The economy suffers, people lose their jobs, prices rise, etc, etc, etc.
And I haven't even gone into what might happen to those in the third-world who had previously profited from this trade between countries!
I'm impressed you ended your post with a Blake quote, in line with my suggested Comment Policy above. I'll end mine with a Mae West quote:
"I've been rich, and I've been poor, and honey, let me tell you something: rich is better."
You're right, Sir T, the complexities are ... complex. I am in no position to foresee the implications of the implications of the implications of tinkering here and there. But I do want an acknowledgement that leaving things untinkered with is not the same thing as ensuring "personal and political freedom". Where, for instance, is the personal and political freedom in endentured child labour (which has only ended - insofar as it has ended - because governments have made it illegal)?
My signature Blake quotation: "Every harlot was a virgin once."
And that is why there should be some regulation.
Oh, all right then; if you're going to be all moderate and sensible and I can't totally demonize your position, then I'm giving up. Which is not the same as saying that I am abandoning my vague intuition that there is someone out there who could put forward a convincing case for socialising most industry and totally rejigging the way the world works. And as you seem to have stopped quoting Mae West, I'll give Blake a rest.

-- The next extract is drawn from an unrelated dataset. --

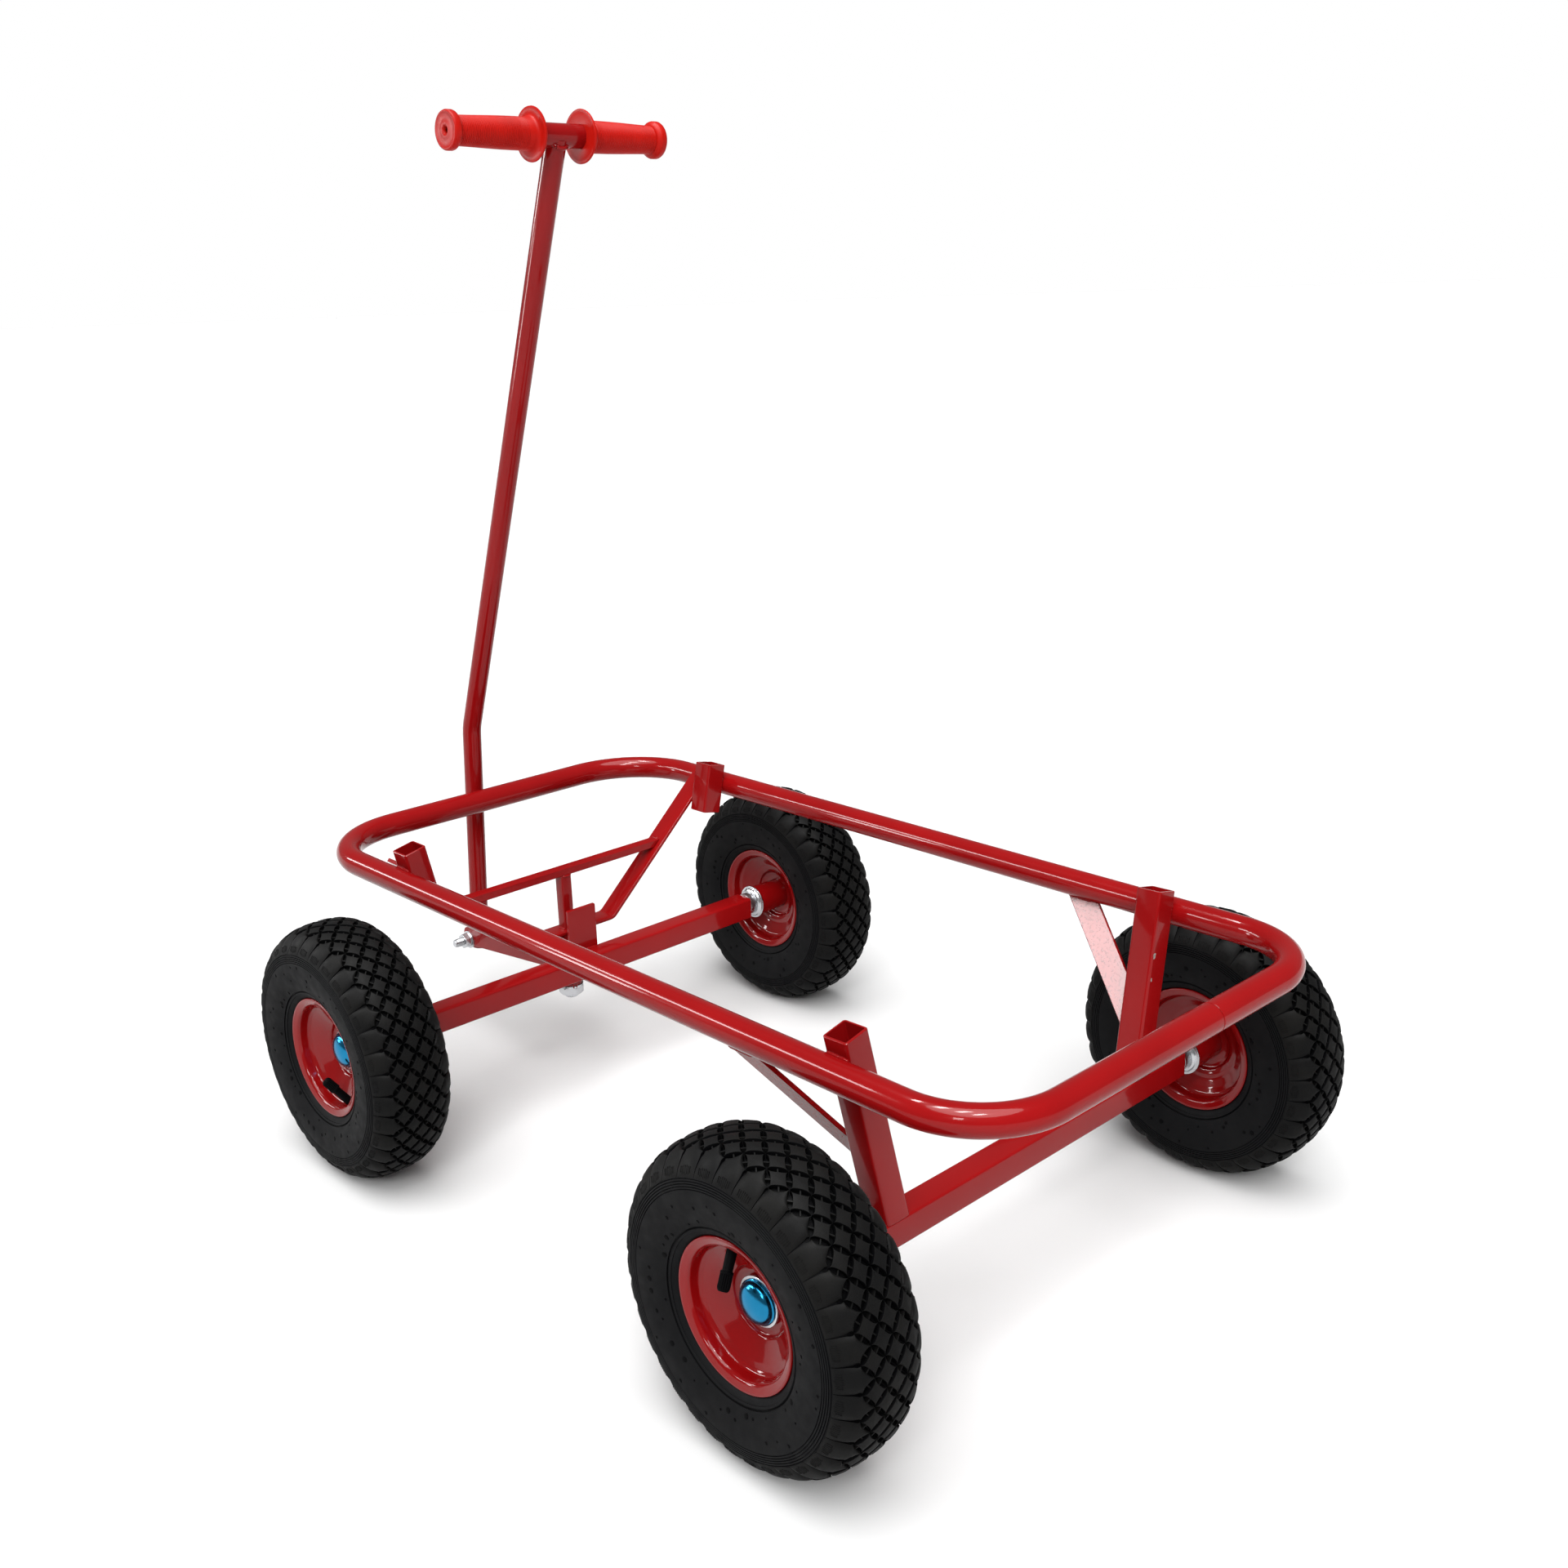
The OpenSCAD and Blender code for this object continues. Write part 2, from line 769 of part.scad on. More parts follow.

I was going to make a Mae West pun relating to the floppy hat jokes above - 'Is that a floppy hat in your pocket, or are you just pleased to see me?' But that would just seem silly.
If some of the chaps from Catallaxy were over here, doubtless they would be able to furnish me with several examples of the collapse of the floppy-hat market in the USSR due to the growing Soviet bureaucracy, thus furnishing me with a context for the joke. Alas, no.
Right. 'Fraid I keep neither my pleasure nor my hat in my pocket. It's the old anatomy that's the trouble (that, and the size of my pocket vis à vis the size of my hat).
Sounds like the Catallaxy chaps and I would get on like a whole row of houses on fire.